[PROBLEM] Begin at the first line below and copy each line exactly, ending with the line where "polish = 1 - 0.8" appears.

[DATA]
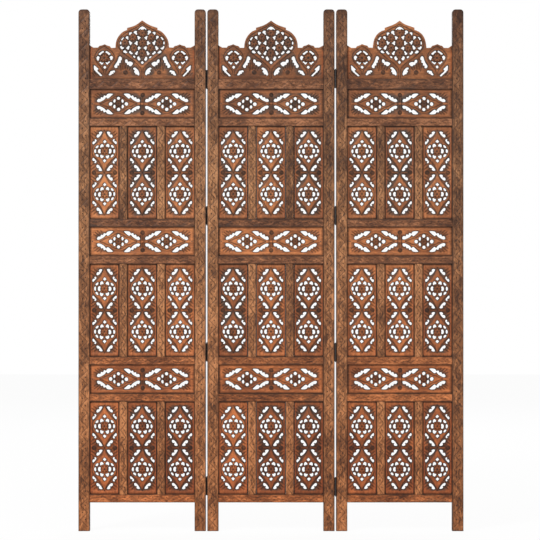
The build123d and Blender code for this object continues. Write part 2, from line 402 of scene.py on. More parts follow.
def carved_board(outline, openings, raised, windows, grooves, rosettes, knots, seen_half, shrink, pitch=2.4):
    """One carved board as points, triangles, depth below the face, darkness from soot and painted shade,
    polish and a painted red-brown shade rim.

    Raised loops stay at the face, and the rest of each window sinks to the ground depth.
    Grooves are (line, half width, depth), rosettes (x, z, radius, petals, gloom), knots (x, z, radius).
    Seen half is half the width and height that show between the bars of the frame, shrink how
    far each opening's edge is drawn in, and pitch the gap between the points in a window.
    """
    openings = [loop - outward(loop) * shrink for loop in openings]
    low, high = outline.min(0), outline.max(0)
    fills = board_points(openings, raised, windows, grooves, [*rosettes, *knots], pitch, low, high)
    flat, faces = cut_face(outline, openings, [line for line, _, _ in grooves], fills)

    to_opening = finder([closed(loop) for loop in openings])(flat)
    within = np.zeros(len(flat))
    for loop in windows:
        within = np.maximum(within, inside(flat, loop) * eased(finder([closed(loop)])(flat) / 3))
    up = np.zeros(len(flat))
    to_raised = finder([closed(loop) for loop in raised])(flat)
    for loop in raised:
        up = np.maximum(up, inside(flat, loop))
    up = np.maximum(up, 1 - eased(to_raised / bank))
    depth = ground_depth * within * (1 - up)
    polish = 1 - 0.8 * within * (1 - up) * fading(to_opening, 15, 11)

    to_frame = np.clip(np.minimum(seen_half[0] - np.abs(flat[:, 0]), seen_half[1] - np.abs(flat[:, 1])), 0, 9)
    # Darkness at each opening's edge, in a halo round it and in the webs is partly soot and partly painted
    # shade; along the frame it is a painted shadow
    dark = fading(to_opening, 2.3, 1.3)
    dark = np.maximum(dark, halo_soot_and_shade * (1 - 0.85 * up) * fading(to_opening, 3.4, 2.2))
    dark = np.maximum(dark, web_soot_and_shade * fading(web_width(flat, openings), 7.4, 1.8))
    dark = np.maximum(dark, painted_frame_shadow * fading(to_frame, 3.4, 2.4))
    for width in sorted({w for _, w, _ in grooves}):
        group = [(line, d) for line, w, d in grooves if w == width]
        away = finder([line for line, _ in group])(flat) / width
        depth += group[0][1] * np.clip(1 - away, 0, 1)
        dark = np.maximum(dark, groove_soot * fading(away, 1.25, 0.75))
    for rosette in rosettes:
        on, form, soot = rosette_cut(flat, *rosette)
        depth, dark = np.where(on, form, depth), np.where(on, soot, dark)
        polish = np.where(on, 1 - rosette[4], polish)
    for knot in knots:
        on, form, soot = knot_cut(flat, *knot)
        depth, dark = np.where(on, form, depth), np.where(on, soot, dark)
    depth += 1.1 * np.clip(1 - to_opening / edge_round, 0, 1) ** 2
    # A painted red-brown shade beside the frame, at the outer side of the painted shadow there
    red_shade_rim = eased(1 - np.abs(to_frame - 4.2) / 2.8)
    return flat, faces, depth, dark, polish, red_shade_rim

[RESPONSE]
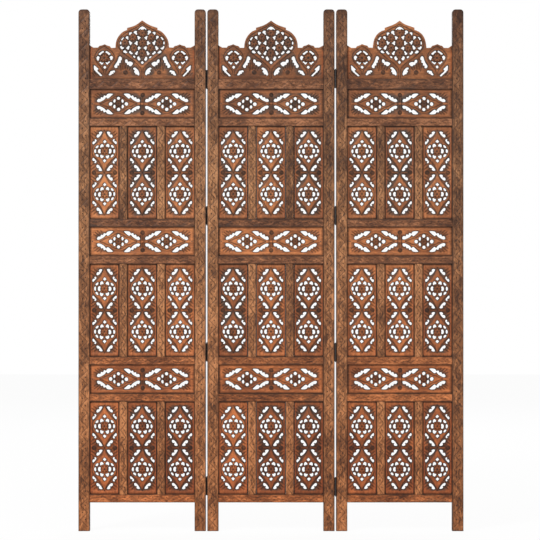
The build123d and Blender code for this object continues. Write part 2, from line 402 of scene.py on. More parts follow.
def carved_board(outline, openings, raised, windows, grooves, rosettes, knots, seen_half, shrink, pitch=2.4):
    """One carved board as points, triangles, depth below the face, darkness from soot and painted shade,
    polish and a painted red-brown shade rim.

    Raised loops stay at the face, and the rest of each window sinks to the ground depth.
    Grooves are (line, half width, depth), rosettes (x, z, radius, petals, gloom), knots (x, z, radius).
    Seen half is half the width and height that show between the bars of the frame, shrink how
    far each opening's edge is drawn in, and pitch the gap between the points in a window.
    """
    openings = [loop - outward(loop) * shrink for loop in openings]
    low, high = outline.min(0), outline.max(0)
    fills = board_points(openings, raised, windows, grooves, [*rosettes, *knots], pitch, low, high)
    flat, faces = cut_face(outline, openings, [line for line, _, _ in grooves], fills)

    to_opening = finder([closed(loop) for loop in openings])(flat)
    within = np.zeros(len(flat))
    for loop in windows:
        within = np.maximum(within, inside(flat, loop) * eased(finder([closed(loop)])(flat) / 3))
    up = np.zeros(len(flat))
    to_raised = finder([closed(loop) for loop in raised])(flat)
    for loop in raised:
        up = np.maximum(up, inside(flat, loop))
    up = np.maximum(up, 1 - eased(to_raised / bank))
    depth = ground_depth * within * (1 - up)
    polish = 1 - 0.8 * within * (1 - up) * fading(to_opening, 15, 11)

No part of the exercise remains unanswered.